Consumer reserve build:
Second, the loan-loss reserve build of $3.8 billion was primarily driven by the US consumer reserve build of $3.3 billion. Approximately 73% or $2.4 billion of the US consumer build was in the consumer lending group, reflecting continued weakness in the mortgage portfolio and a higher expectation for losses in the auto portfolio. The auto portfolio is primarily subprime with loans sourced directly through dealers. I will discuss the mortgage portfolio in more detail in just a minute. Approximately 15% of the US consumer build or $493 million was in US cards. While US cards delinquencies remain relatively stable, the build reflects recently observed trends, which point to an expectation of higher losses in the near term. As I mentioned, the rate at which delinquent customers advance to write-offs has increased. This is especially true in certain geographic areas where the impact of events in the housing market has been greatest driving higher loss rates. Bankruptcy filings have increased from historically low levels. These trends and other portfolio indicators led to a build in reserves for US cards in the quarter. …..This increase in net credit losses included $[535] million related to loans with subprime mortgage collateral included in the $18.1 billion figure that I previously mentioned. Credit costs also include a $284 million net charge to increase loan-loss reserves reflecting a slight weakening in overall portfolio credit quality. They also include loan-loss reserves set aside for specific counterparties, including $169 million related to our direct subprime exposures, which is also included in the $18.1 billion figure.

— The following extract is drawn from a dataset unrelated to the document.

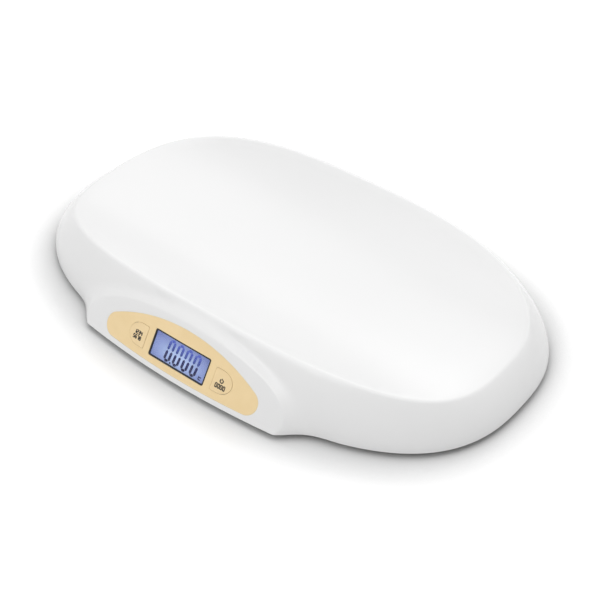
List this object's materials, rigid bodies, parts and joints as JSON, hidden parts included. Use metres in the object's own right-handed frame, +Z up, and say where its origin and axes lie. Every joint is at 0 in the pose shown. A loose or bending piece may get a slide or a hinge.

Delinquency specifics in mortgages:

U.S. Consumer Mortgages
On slide 10, the two grides, which show the FICO and LTV distribution for the US consumer mortgage portfolio, are listed. The two graphs at the bottom show the 90 plus day delinquencies in each of the first and second mortgage portfolios. In the grids on the top half of the slide, there are two segments which have demonstrated the greatest weaknesses. In first mortgages, we are experiencing higher losses from the loans which have FICO scores less than 620. This comprises roughly 15% or $23 billion of the first mortgage portfolio. In second mortgages, we are experiencing higher losses from loans with origination loan to value that are greater or equal to 90%, which comprise 34% or $20 billion of the second mortgage portfolio. We consider these two segments the higher risk segments of the portfolio. The bottom graph shows that delinquencies have increased substantially, particularly since the beginning of September. The first mortgage delinquency trend shows that current delinquency levels are almost at their early 2003 peak. A further breakout of the below 620 segment in the yellow box indicates that delinquencies in this segment are three times higher than the overall first mortgage portfolio. By contrast, delinquency rates in our second mortgage portfolio are at historically high levels, particularly in the 90% LTV segment -- 90% and higher LTV segment as shown in the yellow box. This segment has a delinquency rate twice as high as the rate for the overall second mortgage portfolio. In general, first mortgages have higher delinquencies than second mortgages. This is driven by the fact that first mortgages include government guaranteed loans such as those to low and middle income families, which have sharply higher delinquencies due to the guarantee future. There is no equivalent product in the second mortgage portfolio. On the other hand, second mortgages are much more likely to go directly from delinquency to charge-off without going into foreclosure, which explains why the loss deterioration in second mortgages has been more significant than for first mortgages.